> Stored rows:
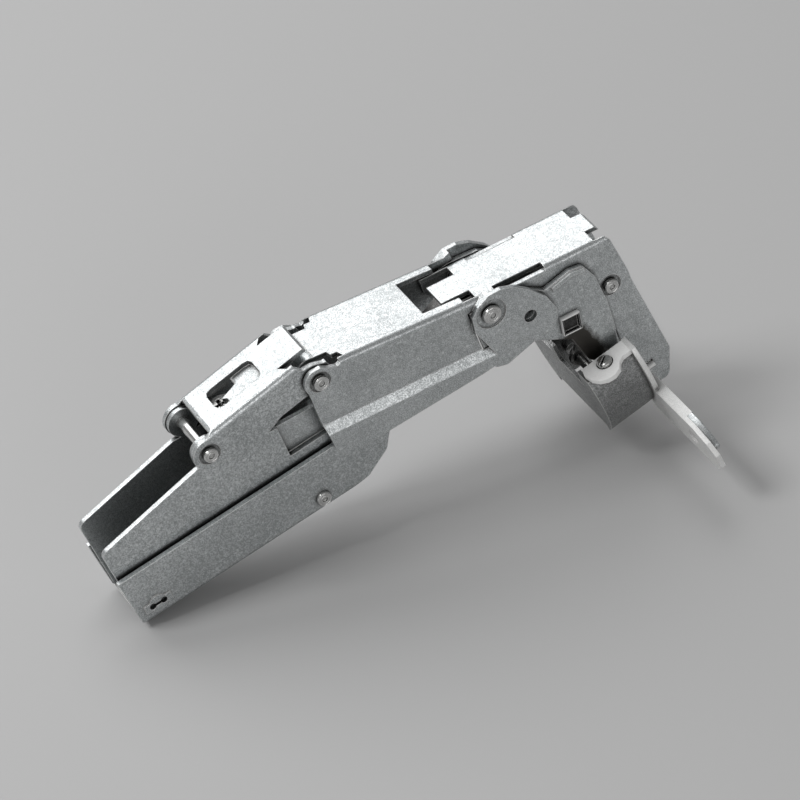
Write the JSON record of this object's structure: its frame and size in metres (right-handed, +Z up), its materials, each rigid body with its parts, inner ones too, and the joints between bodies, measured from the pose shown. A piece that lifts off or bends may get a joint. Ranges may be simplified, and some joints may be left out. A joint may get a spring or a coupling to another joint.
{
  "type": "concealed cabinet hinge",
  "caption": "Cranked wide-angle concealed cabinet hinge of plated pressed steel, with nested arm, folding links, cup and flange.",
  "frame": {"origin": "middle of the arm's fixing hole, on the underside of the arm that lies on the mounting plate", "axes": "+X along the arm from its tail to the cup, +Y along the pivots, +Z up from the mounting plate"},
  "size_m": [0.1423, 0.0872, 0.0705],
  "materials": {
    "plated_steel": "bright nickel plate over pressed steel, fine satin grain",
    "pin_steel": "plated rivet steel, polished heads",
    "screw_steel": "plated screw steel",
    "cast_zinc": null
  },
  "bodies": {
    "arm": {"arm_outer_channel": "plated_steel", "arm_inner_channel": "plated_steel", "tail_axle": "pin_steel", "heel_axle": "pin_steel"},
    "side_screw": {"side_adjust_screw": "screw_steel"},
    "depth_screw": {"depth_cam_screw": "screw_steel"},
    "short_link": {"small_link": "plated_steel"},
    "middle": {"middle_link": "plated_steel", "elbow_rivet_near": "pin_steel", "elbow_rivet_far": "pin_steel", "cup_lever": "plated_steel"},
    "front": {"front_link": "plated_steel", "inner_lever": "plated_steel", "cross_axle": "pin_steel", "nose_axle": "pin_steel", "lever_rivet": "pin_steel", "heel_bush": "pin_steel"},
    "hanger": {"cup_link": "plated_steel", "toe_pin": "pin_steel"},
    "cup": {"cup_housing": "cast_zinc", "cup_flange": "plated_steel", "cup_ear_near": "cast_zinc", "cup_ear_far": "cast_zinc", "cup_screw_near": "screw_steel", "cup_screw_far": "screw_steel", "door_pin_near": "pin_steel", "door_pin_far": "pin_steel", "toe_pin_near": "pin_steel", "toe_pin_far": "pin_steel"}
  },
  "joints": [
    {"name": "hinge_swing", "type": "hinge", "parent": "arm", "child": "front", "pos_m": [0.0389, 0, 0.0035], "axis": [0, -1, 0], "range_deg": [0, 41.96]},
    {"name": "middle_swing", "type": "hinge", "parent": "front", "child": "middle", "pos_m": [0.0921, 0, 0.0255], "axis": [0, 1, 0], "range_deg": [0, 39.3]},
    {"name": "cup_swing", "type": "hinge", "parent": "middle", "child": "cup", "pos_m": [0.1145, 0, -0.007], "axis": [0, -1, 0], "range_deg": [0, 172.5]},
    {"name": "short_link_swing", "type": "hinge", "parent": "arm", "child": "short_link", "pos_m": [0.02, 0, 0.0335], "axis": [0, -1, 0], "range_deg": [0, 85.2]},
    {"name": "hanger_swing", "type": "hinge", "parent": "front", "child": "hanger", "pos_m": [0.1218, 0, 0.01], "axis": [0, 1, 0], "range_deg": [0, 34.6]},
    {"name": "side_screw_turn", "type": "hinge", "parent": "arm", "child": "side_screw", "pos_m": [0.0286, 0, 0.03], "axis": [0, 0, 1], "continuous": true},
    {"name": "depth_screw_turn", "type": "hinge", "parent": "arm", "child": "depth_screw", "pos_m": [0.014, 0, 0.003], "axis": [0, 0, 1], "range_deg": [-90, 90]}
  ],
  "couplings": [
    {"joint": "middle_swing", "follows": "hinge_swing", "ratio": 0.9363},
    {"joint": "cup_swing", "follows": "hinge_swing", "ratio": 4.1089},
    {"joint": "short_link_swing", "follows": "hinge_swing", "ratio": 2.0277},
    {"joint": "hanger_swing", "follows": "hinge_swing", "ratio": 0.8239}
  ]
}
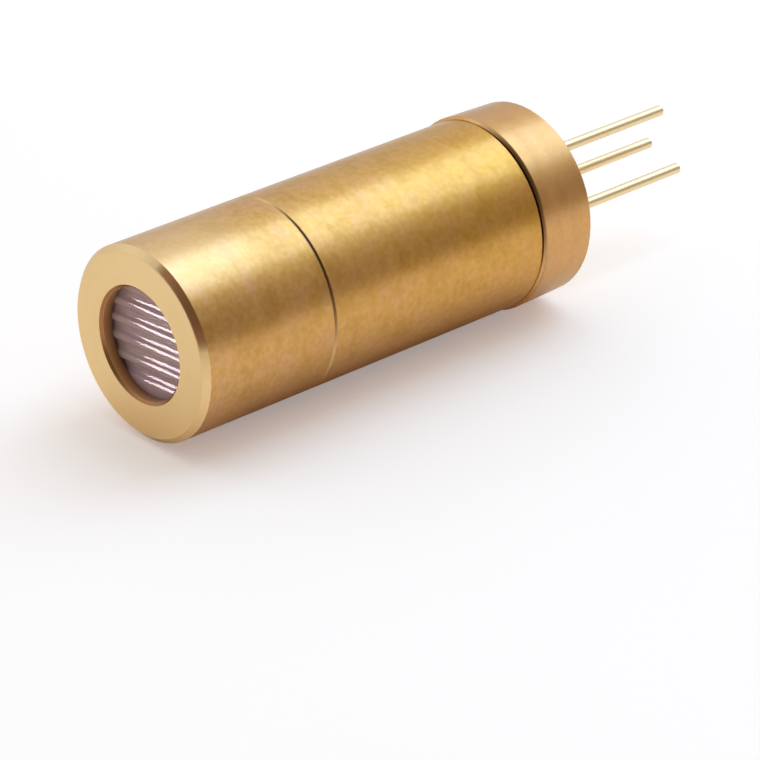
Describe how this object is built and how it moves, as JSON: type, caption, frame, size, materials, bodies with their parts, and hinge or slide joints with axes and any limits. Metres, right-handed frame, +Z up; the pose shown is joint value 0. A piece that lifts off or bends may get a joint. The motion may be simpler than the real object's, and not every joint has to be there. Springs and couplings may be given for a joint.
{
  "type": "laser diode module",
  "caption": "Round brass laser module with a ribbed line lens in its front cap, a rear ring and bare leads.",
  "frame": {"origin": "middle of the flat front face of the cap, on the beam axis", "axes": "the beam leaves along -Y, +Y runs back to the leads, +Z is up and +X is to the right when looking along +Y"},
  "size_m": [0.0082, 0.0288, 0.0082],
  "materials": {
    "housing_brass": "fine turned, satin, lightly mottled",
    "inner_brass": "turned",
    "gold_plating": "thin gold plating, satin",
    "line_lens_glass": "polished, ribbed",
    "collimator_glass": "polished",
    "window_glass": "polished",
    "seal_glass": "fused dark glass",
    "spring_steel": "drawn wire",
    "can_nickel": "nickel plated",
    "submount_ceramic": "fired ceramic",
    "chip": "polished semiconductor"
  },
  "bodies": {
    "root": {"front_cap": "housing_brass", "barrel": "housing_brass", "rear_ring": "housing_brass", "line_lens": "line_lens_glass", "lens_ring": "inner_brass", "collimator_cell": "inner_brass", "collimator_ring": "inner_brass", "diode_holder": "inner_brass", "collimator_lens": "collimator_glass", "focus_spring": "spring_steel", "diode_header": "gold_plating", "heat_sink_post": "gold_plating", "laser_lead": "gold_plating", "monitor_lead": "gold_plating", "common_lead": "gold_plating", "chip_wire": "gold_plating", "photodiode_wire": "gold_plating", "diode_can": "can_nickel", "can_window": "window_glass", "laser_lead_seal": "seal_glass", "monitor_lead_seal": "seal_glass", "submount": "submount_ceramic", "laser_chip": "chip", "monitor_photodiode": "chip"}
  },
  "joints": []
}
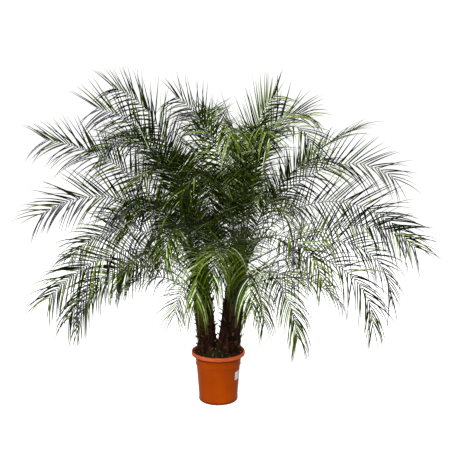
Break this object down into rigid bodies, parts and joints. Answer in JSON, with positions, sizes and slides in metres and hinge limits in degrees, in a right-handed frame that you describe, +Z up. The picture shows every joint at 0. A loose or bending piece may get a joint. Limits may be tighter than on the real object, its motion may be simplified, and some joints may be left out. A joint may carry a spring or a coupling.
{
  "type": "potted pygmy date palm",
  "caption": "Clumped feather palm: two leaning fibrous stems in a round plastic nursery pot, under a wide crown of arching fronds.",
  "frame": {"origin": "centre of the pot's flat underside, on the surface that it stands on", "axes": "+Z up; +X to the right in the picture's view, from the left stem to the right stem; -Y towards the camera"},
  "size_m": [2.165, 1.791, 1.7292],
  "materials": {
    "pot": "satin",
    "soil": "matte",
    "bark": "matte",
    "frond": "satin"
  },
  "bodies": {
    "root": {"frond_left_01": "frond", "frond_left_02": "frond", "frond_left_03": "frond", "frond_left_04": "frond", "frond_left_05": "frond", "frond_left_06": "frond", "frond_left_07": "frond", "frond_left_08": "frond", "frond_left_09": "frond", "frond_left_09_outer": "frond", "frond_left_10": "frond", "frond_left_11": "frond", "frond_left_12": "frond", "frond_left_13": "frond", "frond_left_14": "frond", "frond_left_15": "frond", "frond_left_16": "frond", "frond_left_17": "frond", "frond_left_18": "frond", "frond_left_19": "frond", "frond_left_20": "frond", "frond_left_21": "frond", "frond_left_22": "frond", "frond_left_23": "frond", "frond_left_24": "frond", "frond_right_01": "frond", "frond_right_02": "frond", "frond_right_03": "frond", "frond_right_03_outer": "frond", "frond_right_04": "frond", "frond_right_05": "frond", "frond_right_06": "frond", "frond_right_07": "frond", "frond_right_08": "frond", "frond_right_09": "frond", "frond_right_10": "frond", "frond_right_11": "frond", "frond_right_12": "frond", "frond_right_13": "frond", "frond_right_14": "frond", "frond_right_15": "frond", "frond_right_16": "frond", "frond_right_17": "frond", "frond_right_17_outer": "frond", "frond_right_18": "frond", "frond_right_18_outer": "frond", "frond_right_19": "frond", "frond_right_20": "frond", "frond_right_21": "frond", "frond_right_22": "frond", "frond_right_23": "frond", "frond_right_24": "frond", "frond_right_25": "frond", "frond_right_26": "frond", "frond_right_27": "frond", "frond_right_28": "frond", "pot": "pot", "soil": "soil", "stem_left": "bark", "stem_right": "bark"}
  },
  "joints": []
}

> What is asked: Scan the records above for the string "picture", then select every line that holds it.

> Exercise answer:
Break this object down into rigid bodies, parts and joints. Answer in JSON, with positions, sizes and slides in metres and hinge limits in degrees, in a right-handed frame that you describe, +Z up. The picture shows every joint at 0. A loose or bending piece may get a joint. Limits may be tighter than on the real object, its motion may be simplified, and some joints may be left out. A joint may carry a spring or a coupling.
  "frame": {"origin": "centre of the pot's flat underside, on the surface that it stands on", "axes": "+Z up; +X to the right in the picture's view, from the left stem to the right stem; -Y towards the camera"},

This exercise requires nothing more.